January Volatility Alert: Be On The Lookout For Bears!
As has been mentioned a time or two hundred in this space over the years, the primary purpose of our oftentimes meandering morning market missive is to identify the drivers of the market action.
The thinking is that if investors can understand why the indices are doing what they are doing in the short-run, they are unlikely to get "fooled" in the long run.
So, before embarking on the final two installments of the "market math" message series, here's an explanation of the reasons behind Monday's sudden and relatively violent dance to the downside.
So far in 2014, there has been a fair amount of intraday selling each day. When the calendar changed from 2013 to 2014, it was as if someone flipped a switch. Gone were the quiet days where the indices inched up slowly. Gone was the Santa Claus Rally. And gone was the environment where volatility was nowhere to be seen.
In short, the sellers have been showing up each and every day so far in 2014.
A Changed Environment
It is also interesting to note that to date, the intraday moves have had little in the way of impetus. There have been no violent reactions to news items or headlines - just a steady diet of sell programs. And while the sell-algos have regularly knocked between 0.25 percent and 0.50 percent off the value of the indices in a few minutes, the bouts of weakness have been relatively short-lived.
The algos have clearly been quite active on the sell side each day. Yet, the bottom line is that the intraday selling has been met with buying. Whether the rebounds have been triggered by dip-buyers or simply trend-following programs trained to "go the other way" after a specific price target has been met remains to be seen. But the key takeaway has been that the negative intraday action had failed to have much of an impact on a closing basis. Until yesterday, that is.
Monday began like most other days. A quick move at the open was reversed and stock indices proceeded to waffle for a while. Then, as usual, the sell programs began. The fact that the indices were suddenly under attack wasn't terribly surprising because this had become the trend. However, this time, there was no reversal. There were no dip-buyers. And no one appeared interested in "going the other way" once the key technical areas failed to hold.
Lockhart Speaks Up, Again
At first, it appeared that the algos had locked onto comments made by Atlanta Fed President Dennis Lockhart. In a prepared speech, Lockhart, who is a non-voting member of the FOMC in 2013 and 2014, said that he supports the idea of continuing to taper the Fed's QE program over the course of the year. While this did not represent a deviation from Lockhart's well-publicized view on Fed policy, the comments took stock prices down.
Traders may have also been bothered by the fact that Lockhart said one weak unemployment report wasn't enough to deter the Fed from their tapering path.
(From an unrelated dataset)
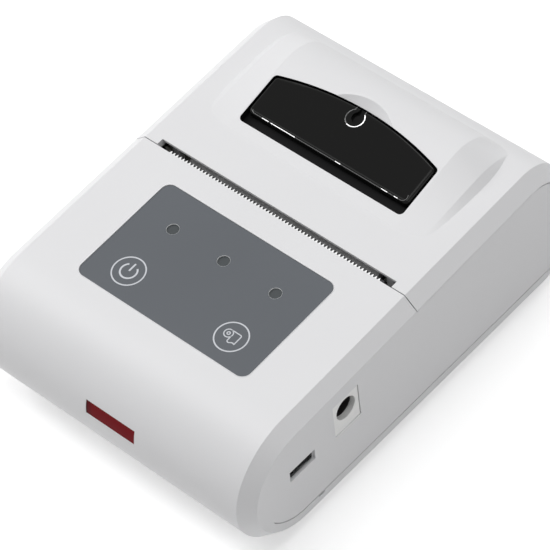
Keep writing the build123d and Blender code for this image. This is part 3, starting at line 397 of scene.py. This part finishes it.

The Atlanta Fed President talked about the improvement being seen in the economy and also made mention of the Fed's "transition away from a QE world."
Frankly, none Lockhart's comments were fresh. As such, it was mildly surprising to see the S&P 500 dive so quickly on what should have been deemed as #NotNews. As such, there appeared to be something else at work.
Goldman Weighs In
While none of the major Wall Street firms has been very good at calling the stock market lately, when Goldman talks, people (oops, I mean computers) listen.
In his latest 'Weekly Kickstart' report, Goldman equity strategist David Kostin declared that the U.S. stock market is overvalued.
Kostin wrote, "The current valuation of the S&P 500 is lofty by almost any measure, both for the aggregate market as well as the median stock: (1) The P/E ratio; (2) the current P/E expansion cycle; (3) EV/Sales; (4) EV/EBITDA; (5) Free Cash Flow yield; (6) Price/Book as well as the ROE and P/B relationship; and compared with the levels of (6) inflation; (7) nominal 10-year Treasury yields; and (8) real interest rates. Furthermore, the cyclically-adjusted P/E ratio suggests the S&P 500 is currently 30% overvalued in terms of (9) Operating EPS and (10) about 45% overvalued using As Reported earnings."
To be sure, Kostin made a bold statement and we will address some of these measures head on in tomorrow's "market math" missive. However, the bottom line is that this appeared to be the "trigger" that the bears have been looking for.
Game On for the Bears?
For quite some time now, it has been tough to be a bear. In 2013, there was just one decline that exceeded 5 percent and you have to go all the way back to May to find the event. Since then it's been a long slog for those seeing the glass as half empty.
However, that may be about to change as the stage may now be set for a pullback that lasts more than a day or two. Investor sentiment is exceptionally high, suggesting that all those wanting to buy stocks may have done so by now. The economy is improving, which would seem to argue for higher rates. Earnings momentum has been slowing. Stocks have become overbought. And as Kostin mentioned, valuations may be starting to be a problem.
So, with a "set up" that appears to favor the bears for the first time in a long time, yesterday's intraday selling could very well "stick." The question now, of course, is if the dip buyers will continue to stand aside or jump right back into the fray.
It is important to note that there was some technical damage done yesterday. However, when algos get going, technical areas become unimportant until after the dust settles. Therefore, the action over the next few days should be interesting/telling.